Meine Jugend war von Mobbing und Ausgrenzung geprägt, die Schule war für mich die Hölle auf Erden. Meine Freie evangelische Gemeinde kam mir dagegen vor wie ein Stück Himmel: Hier wurde ich nicht ausgelacht und nicht ausgegrenzt, hier wurde ich respektiert und geliebt. Erwachsene und Gleichaltrige fragten nach meiner Meinung, nahmen sich Zeit für mich und ließen mich Verantwortung übernehmen. Man hat mir von einem barmherzigen Gott erzählt, von Jesus, der mich bedingungslos liebt. Das half mir, auch mit den dunklen Gedanken umzugehen, über die ich als Jugendlicher mit niemandem reden wollte. Meine Gemeinde war jung und divers – Menschen mit unterschiedlichen Hintergründen und Prägungen, mit ganz verschiedenen Interessen, waren hier zusammen. Das war nicht immer einfach und glatt. Doch uns verband etwas, das mehr wiegt als gemeinsame Hobbys oder politische Ansichten: der gemeinsame Glaube an den dreieinen Gott. Dabei glaubten wir gar nicht alle genau gleich – auch die Gottesbeziehung der einzelnen Menschen war so unterschiedlich wie sie selbst. Ich wurde darin unterstützt, nicht einfach alles nachzumachen, sondern meinen eigenen Weg im Glauben zu gehen. Mit 17 Jahren wollte ich verbindlich dazugehören, ließ mich taufen und wurde Gemeindemitglied.
Zu schön, um wahr zu sein? Mir ist bewusst, dass viele Menschen Kirche nicht positiv erleben, sondern ausgrenzend, einengend, missbräuchlich. Mit den Jahren habe ich selbst auch Verletzungen erlebt. Und auch ich habe Menschen verletzt. Ich glaube: Je näher man sich ist, desto eher kann so etwas passieren. Ich vergleiche Gemeinde daher gerne mit Familie: Familie kann der sicherste und schönste Ort der Welt sein – aber auch voller Streit und Gewalt. Romantisierung ist weder für Familie noch für Gemeinde hilfreich. Besser ehrlich und authentisch sein: Wir sind Menschen, wir machen Fehler und übernehmen Verantwortung – und wir stehen immer wieder auf und sind füreinander da.

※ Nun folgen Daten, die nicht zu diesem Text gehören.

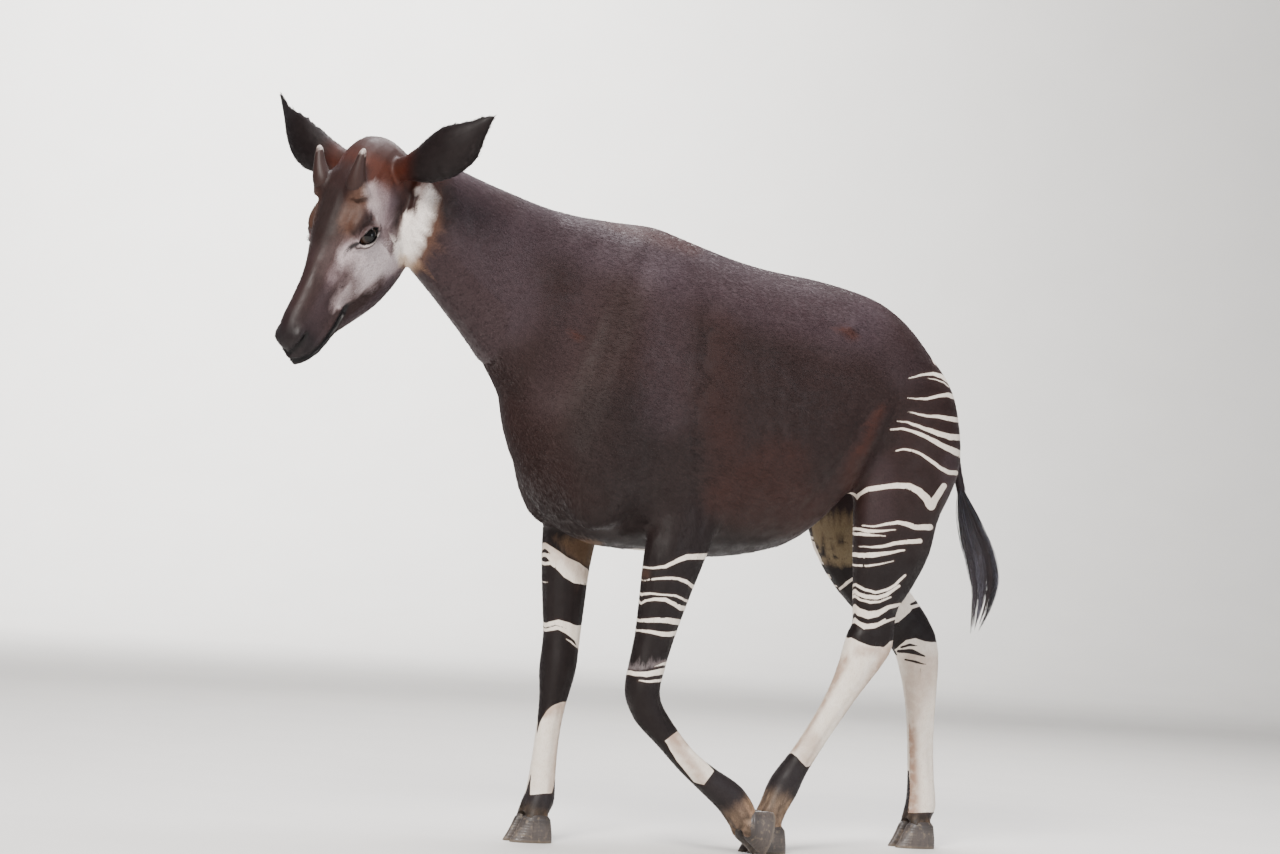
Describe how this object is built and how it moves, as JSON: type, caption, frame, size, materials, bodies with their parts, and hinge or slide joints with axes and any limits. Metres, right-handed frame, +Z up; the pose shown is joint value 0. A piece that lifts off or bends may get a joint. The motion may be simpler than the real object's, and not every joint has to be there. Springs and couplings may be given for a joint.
{
  "type": "okapi",
  "caption": "Still, life-size okapi in a walking pose, with striped legs, cupped ears, two short ossicones, cloven hooves and a tufted tail, standing on its own feet",
  "frame": {"origin": "on the floor, under the middle of the whole body", "axes": "+Z up; the head points to -X and the tail to +X; the animal's left side is -Y"},
  "size_m": [2.1914, 0.674, 1.7964],
  "materials": {
    "coat": "short dense dark chocolate coat with a velvet sheen",
    "face": "short silver-grey and brown face coat",
    "striped_coat": "short coat with cream stripes on dark brown",
    "pale_coat": "short cream-white coat",
    "tail_hair": "long blue-black hair",
    "horn": "skin-covered ossicone with a bare polished tip",
    "hoof": "dull grey hoof horn with fine growth rings",
    "eye": "wet dark brown eye"
  },
  "bodies": {
    "root": {"torso": "coat", "neck": "coat", "head": "face", "ear_left": "coat", "ear_right": "coat", "ossicone_left": "horn", "ossicone_right": "horn", "eye_left": "eye", "eye_right": "eye", "tail": "coat", "tail_tuft": "tail_hair", "right_fore_forearm": "striped_coat", "right_fore_cannon": "pale_coat", "right_fore_pastern": "coat", "right_fore_hoof_left": "hoof", "right_fore_hoof_right": "hoof", "left_fore_forearm": "striped_coat", "left_fore_cannon": "pale_coat", "left_fore_pastern": "coat", "left_fore_hoof_left": "hoof", "left_fore_hoof_right": "hoof", "left_hind_thigh": "striped_coat", "left_hind_gaskin": "striped_coat", "left_hind_cannon": "pale_coat", "left_hind_pastern": "coat", "left_hind_hoof_left": "hoof", "left_hind_hoof_right": "hoof", "right_hind_thigh": "striped_coat", "right_hind_gaskin": "striped_coat", "right_hind_cannon": "pale_coat", "right_hind_pastern": "coat", "right_hind_hoof_left": "hoof", "right_hind_hoof_right": "hoof"}
  },
  "joints": []
}
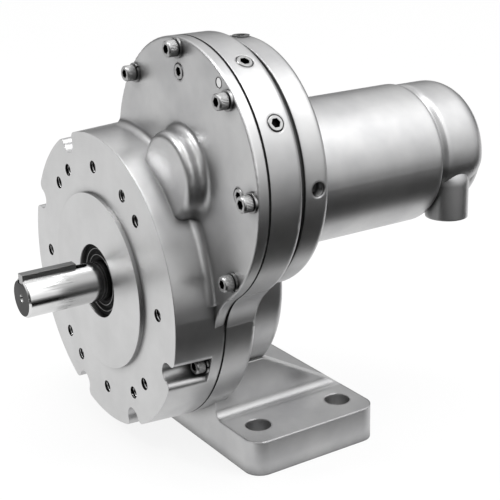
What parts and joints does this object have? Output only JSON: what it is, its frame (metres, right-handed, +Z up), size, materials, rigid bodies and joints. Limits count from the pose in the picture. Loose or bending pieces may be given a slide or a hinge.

Ich darf als theologischer Laie mit meinen persönlichen Begabungen und Interessen mitarbeiten: Gottesdienste liturgisch gestalten, predigen, Menschen segnen, Gesprächsgruppen leiten, in der Gemeindeleitung mitarbeiten, unsere Gemeinde in überregionalen Gremien vertreten und vieles mehr. Ich bringe meine eigene Note ein und andere tun das auch. Wir versuchen das zu leben, was die Bibel "Priestertum aller Glaubenden" nennt. Dennoch profitieren wir sehr von unseren Hauptamtlichen mit ihrer fundierten theologischen Ausbildung.
Wir legen in meiner Freikirche Wert auf eine freiwillige Mitgliedschaft. Diese bewusste persönliche Entscheidung führt auch zu einer großen Verbundenheit. Die Ortsgemeinden sind eigenständig und dadurch sehr unterschiedlich. Einen hohen Stellenwert hat bei uns das persönliche Gewissen, was in einer Zeit der zunehmenden Polarisierung und dem Wunsch nach einfachen Antworten umso wichtiger ist und immer wieder verteidigt werden will.
Ich wurde vor kurzem über Instagram gefragt, woran man eine "gute" Gemeinde erkennt. Ausgehend von meinen oben beschriebenen Erfahrungen und Überlegungen habe ich es so formuliert: Eine gute Gemeinde ist – unabhängig von der Konfession – eine, in der das Evangelium gepredigt wird: Dass Gott uns Menschen liebt. Eine gute Gemeinde ist nicht perfekt – aber die Menschen ringen um den richtigen Umgang miteinander, geben nicht so schnell auf, lernen und verzeihen. Eine gute Gemeinde ist ein offener, einladender und sicherer Raum des Lebens und Glaubens – oder arbeitet daran, einer zu werden. Und sie ist ein Ort, an dem Verletzungen heilen dürfen.
Meine Hoffnung ist, dass Kirche neben allem wichtigen sozialen und kulturellen Engagement auch als genau dieser Ort in die Gesellschaft hineinwirken kann: Ein Ort, an dem Grenzen zwischen Menschen überwunden werden und Versöhnung möglich wird.